Task 7: Polish package docs and publish-ready ergonomics

Objective: Make the repository understandable and usable after the foundation lands.

Files:

  • Modify: README.md
  • Optionally create: docs/examples/basic-usage.md

Steps:

  1. Document supported databases and the current API surface.
  2. Document the topic/fact graph model with a concrete example.
  3. Add example code for initialization, querying, and AI-assisted ingestion.
  4. Call out current limitations and near-term roadmap.

Verification:

  • Manually review the README examples against actual exports.
  • Run: bun run build
  • Expected: PASS

Commit:

git add README.md docs/examples/basic-usage.md
git commit -m "docs: document IdentityDB foundation usage"

Test strategy

  • Use SQLite in-memory for the main automated tests.
  • Treat PostgreSQL/MySQL/MariaDB support as adapter-compatibility in the code path, with optional future integration tests behind environment variables.
  • Keep all public behavior covered through unit/integration-style tests against the public IdentityDB API.
  • Add regression tests for normalization, many-to-many fact linking, and topic filtering by connected topic.

Risks and tradeoffs

  1. Cross-dialect JSON handling — JSON support differs between engines. The initial version should serialize metadata defensively for portability.
  2. Case normalization semantics — topic uniqueness depends on normalization. The first version should use a simple lowercase-trim normalization and document it.
  3. Temporal topic modeling — time can be a topic, but richer interval modeling should wait until a later phase.
  4. Abstract vs concrete topic boundaries — this is partly editorial, so the API should store explicit granularity rather than trying to infer it automatically.
  5. LLM extraction variability — extractor output can be messy. The core package should validate extractor results before writing them.
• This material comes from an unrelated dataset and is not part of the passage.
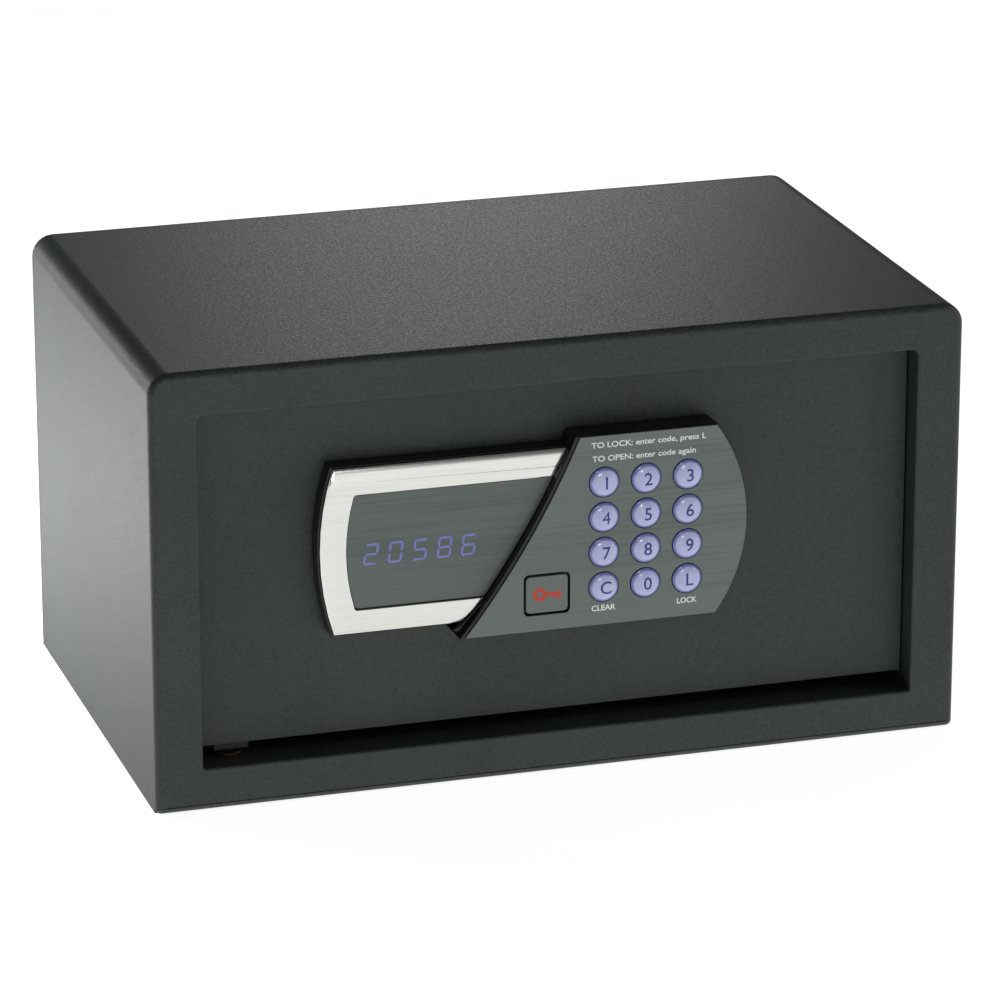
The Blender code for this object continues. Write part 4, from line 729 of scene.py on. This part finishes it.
# ------------------------------------------------------------------ bolt work
# Pressed and turned steel parts on the back of the door, all bright zinc plated: the sliding carriage with
# its rack, two round bolts with rounded noses, their guide, and the studs.  The pinion is brass.
nose = 2.2 * mm
for node in ("lower_bolt", "upper_bolt"):
    low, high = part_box(node)
    radius, length = (high.z - low.z) / 2, high.x - low.x
    section = [(0, 0), (radius, 0)]
    for degrees in range(0, 91, 15):
        turn = math.radians(degrees)
        section.append((radius - nose * (1 - math.cos(turn)), length - nose * (1 - math.sin(turn))))
    section.append((0, length))
    bolt = turn_piece(section, (low.x, (low.y + high.y) / 2, (low.z + high.z) / 2), "X")
    show("turned_" + node, bolt, zinc, "bolts", [node])
softened("bolt_carriage", "sliding_carriage", zinc, "bolts", 0.15 * mm, 1)
softened("bolt_guide", "bolt_guide_angle", zinc, "door", 0.3 * mm)
softened("guide_stud_1", "lower_slot_stud", zinc, "door", 0.2 * mm)
softened("guide_stud_2", "upper_slot_stud", zinc, "door", 0.2 * mm)
softened("gear_motor", "gear_motor_case", zinc, "door", 0.4 * mm)
softened("motor_bracket", "folded_motor_bracket", zinc, "door", 0.2 * mm)
softened("motor_pinion", "cut_pinion", brass, "pinion", 0)
softened("bolt_switch", "bolt_microswitch", black_abs, "door", 0.25 * mm)


# ------------------------------------------------------------------ electronics
# Green glass-epoxy boards with solder mask over their tracks, and a grey flat cable between the display
# and the main board.
# Solder mask on glass-epoxy: glossy green, paler over copper tracks 2.5 mm apart and 6.5 mm between joins.
solder_mask, tree, on_piece = start_finish("green_solder_mask")
turned = add_node(tree, "ShaderNodeMapping", {
    "Vector": on_piece, "Rotation": (math.pi / 2, 0, 0), "Scale": (1 / (2.5 * mm),) * 3})
tracks = add_node(tree, "ShaderNodeTexBrick", {
    "Vector": turned, "Color1": linear("#0e4f2c"), "Color2": linear("#0b4426"), "Mortar": linear("#2f8a55"),
    "Scale": 1.0, "Mortar Size": 0.08, "Brick Width": 2.6, "Row Height": 1.0})
shader = add_node(tree, "ShaderNodeBsdfPrincipled", {
    "Base Color": tracks, "Roughness": 0.3, "Coat Weight": 0.3})
add_node(tree, "ShaderNodeOutputMaterial", {"Surface": shader})
for node in ("display_module", "keypad_board", "control_board"):
    softened(node, node + "_assembly", solder_mask, "door", 0.15 * mm)

# PVC flat cable: pale grey ribs, one over each conductor, 1.27 mm apart.
flat_pvc, tree, on_piece = start_finish("grey_flat_cable_pvc")
ribs = add_node(tree, "ShaderNodeTexWave", {
    "Vector": on_piece, "Scale": 0.314 / (1.27 * mm)}, bands_direction="Z")
tone = add_node(tree, "ShaderNodeValToRGB", {"Fac": ribs}, ((0.1, "#7e8385"), (0.9, "#a9aeb0")))
ridges = add_node(tree, "ShaderNodeBump", {"Height": ribs, "Strength": 0.4, "Distance": 0.2 * mm})
shader = add_node(tree, "ShaderNodeBsdfPrincipled", {
    "Base Color": tone, "Roughness": 0.45, "Normal": ridges})
add_node(tree, "ShaderNodeOutputMaterial", {"Surface": shader})
softened("ribbon_cable", "flat_cable", flat_pvc, "door", 0)


# ------------------------------------------------------------------ batteries
# Four AA cells, steel cans in printed plastic sleeves, lie side by side and head to tail in a tray of black
# ABS, which is moulded in one piece and fixed to the back of the door.
def shrink_sleeve(name, band_low, band_high):
    """Shrunk PVC sleeve: dark and glossy, with a copper-coloured band towards the cell's positive end."""
    sleeve, tree, on_piece = start_finish(name)
    height = add_node(tree, "ShaderNodeSeparateXYZ", {"Vector": on_piece}).outputs["Z"]
    above = add_node(tree, "ShaderNodeMath", {0: height, 1: band_low}, operation="GREATER_THAN")
    below = add_node(tree, "ShaderNodeMath", {0: height, 1: band_high}, operation="LESS_THAN")
    band = add_node(tree, "ShaderNodeMath", {0: above, 1: below}, operation="MULTIPLY")
    tone = add_node(tree, "ShaderNodeValToRGB", {"Fac": band}, ((0.4, "#1d2024"), (0.6, "#b0703c")))
    shader = add_node(tree, "ShaderNodeBsdfPrincipled", {
        "Base Color": tone, "Roughness": 0.28, "Coat Weight": 0.3})
    add_node(tree, "ShaderNodeOutputMaterial", {"Surface": shader})
    return sleeve


cell_low, cell_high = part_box("battery_cell_1")
band_top, band_end = 1.3 * mm, 16 * mm
sleeves = (shrink_sleeve("sleeve_with_band_below", cell_low.z + band_top, cell_low.z + band_end),
           shrink_sleeve("sleeve_with_band_above", cell_high.z - band_end, cell_high.z - band_top))
for number in range(1, 5):
    sleeve = sleeves[number % 2]
    softened(f"battery_cell_{number}", f"sleeved_cell_{number}", sleeve, "door", 0)


def mould_abs(name, dark, pale):
    """ABS from a spark-eroded mould: satin, with a grain of 0.6 mm."""
    moulded, tree, on_piece = start_finish(name)
    grain = add_node(tree, "ShaderNodeTexNoise", {
        "Vector": on_piece, "Scale": 1 / (0.6 * mm), "Detail": 2.0})
    tone = add_node(tree, "ShaderNodeValToRGB", {"Fac": grain}, ((0.3, dark), (0.7, pale)))
    relief = add_node(tree, "ShaderNodeBump", {"Height": grain, "Strength": 0.25, "Distance": 0.12 * mm})
    shader = add_node(tree, "ShaderNodeBsdfPrincipled", {
        "Base Color": tone, "Roughness": 0.5, "Normal": relief})
    add_node(tree, "ShaderNodeOutputMaterial", {"Surface": shader})
    return moulded


tray_abs = mould_abs("satin_black_abs", "#131617", "#1e2223")
softened("battery_box", "battery_tray", tray_abs, "door", 0.3 * mm)


# ------------------------------------------------------------------ inner cover and battery hatch
# A moulded grey ABS cover over the whole mechanism, with rounded corners and a flange at each side for its
# screws.  Its battery hatch turns on pips along the lower edge.
grey_abs = mould_abs("satin_grey_abs", "#4b5052", "#5d6466")
softened("inner_cover", "mechanism_cover", grey_abs, "door", 0.6 * mm, 3)
softened("battery_lid", "battery_hatch", grey_abs, "lid", 0.35 * mm, 3)


# ------------------------------------------------------------------ cover screws
# Four steel pan-head screws, M4, hold the cover down by its flanges.  Their heads are formed cold and
# punched with a cross recess, and they are plated with bright zinc.
thread_radius, head_radius, head_height = 2 * mm, 3.5 * mm, 2 * mm
recess, arm, slot_half = 1.3 * mm, 2 * mm, 0.45 * mm
for number in range(1, 5):
    node = f"cover_screw_{number}"
    low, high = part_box(node)
    x, z, length = (low.x + high.x) / 2, (low.z + high.z) / 2, high.y - low.y
    section = [(0, 0), (thread_radius, 0), (thread_radius, length - head_height),
               (head_radius, length - head_height), (head_radius, length - 1.3 * mm),
               (0.9 * head_radius, length - 0.6 * mm),
               (0.63 * head_radius, length - 0.15 * mm), (0, length)]
    punches = [new_box((x - across, high.y - recess, z - up), (x + across, high.y + mm, z + up))
               for across, up in ((arm, slot_half), (slot_half, arm))]
    screw = carve(turn_piece(section, (x, low.y, z), "Y", 32), *punches)
    show(f"pan_head_screw_{number}", screw, zinc, "door", [node])


# ------------------------------------------------------------------ stage, light and camera
# The safe stands on a table of white acrylic that is lit from below.  A small softbox close behind it gives
# the roof its sheen, another brightens the table beside its left wall, and two weak ones fill in the door.
acrylic, tree, on_piece = start_finish("lit_white_acrylic")
shader = add_node(tree, "ShaderNodeBsdfPrincipled", {
    "Base Color": linear("#e6e6e4"), "Roughness": 0.9, "Specular IOR Level": 0.1,
    "Emission Color": linear("#fdfffd"), "Emission Strength": 0.86})
add_node(tree, "ShaderNodeOutputMaterial", {"Surface": shader})
table = bmesh.new()
bmesh.ops.create_grid(table, x_segments=1, y_segments=1, size=8.0)
bmesh.ops.translate(table, vec=(0, 0, -0.2 * mm), verts=table.verts)
mesh = bpy.data.meshes.new("light_table")
table.to_mesh(mesh)
table.free()
mesh.materials.append(acrylic)
light_table = bpy.data.objects.new("light_table", mesh)
bpy.context.scene.collection.objects.link(light_table)

world = bpy.data.worlds.new("dim_studio")
bpy.context.scene.world = world
world.use_nodes = True
world.node_tree.nodes["Background"].inputs["Color"].default_value = linear("#dfe6e6")
world.node_tree.nodes["Background"].inputs["Strength"].default_value = 0.15


def softbox(name, place, target, width, height, power):
    """A rectangular light that faces a target and isn't seen itself."""
    lamp = bpy.data.lights.new(name, "AREA")
    lamp.shape, lamp.size, lamp.size_y, lamp.energy = "RECTANGLE", width, height, power
    hung = bpy.data.objects.new(name, lamp)
    bpy.context.scene.collection.objects.link(hung)
    hung.location = place
    hung.rotation_euler = (Vector(target) - Vector(place)).to_track_quat("-Z", "Y").to_euler()
    hung.visible_camera = False


roof_middle = (0, 0, case_top)
door_middle = (0, face_y, case_top / 2)
softbox("roof_sheen_light", (0.38, 1.3, 0.62), roof_middle, 0.4, 0.3, 1.7)
softbox("left_table_light", (-0.5, 0.35, 0.26), (-0.5, 0.35, 0), 0.3, 0.3, 4.8)
softbox("front_light", (0.1, -2.3, 0.4), door_middle, 0.3, 0.3, 3)
softbox("right_fill_light", (2.2, -0.8, 1.0), door_middle, 1.2, 1.2, 12)

camera = bpy.data.cameras.new("camera")
camera.lens = 194.6
camera.clip_end = 30
camera.dof.use_dof = False
viewer = bpy.data.objects.new("camera", camera)
bpy.context.scene.collection.objects.link(viewer)
viewer.location = (-0.73796, -2.41507, 0.95310)
turn_right, tilt_down = 0.29832, 0.32643
viewer.rotation_euler = (math.pi / 2 - tilt_down, 0, -turn_right)
bpy.context.scene.camera = viewer
bpy.context.scene.view_settings.view_transform = "Standard"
Out of scope for this foundation pass

  • Embeddings or semantic vector search
  • Ranking/relevance algorithms
  • Full-text search indices
  • Topic merging/synonym resolution workflows
  • Multi-user authorization / remote HTTP service layer
  • Hosted API server package

Immediate execution target

For the first automated execution pass, implement Tasks 1 through 7 in order, but treat SQLite-backed functionality as the required tested path and the other SQL engines as supported adapter targets in the library surface.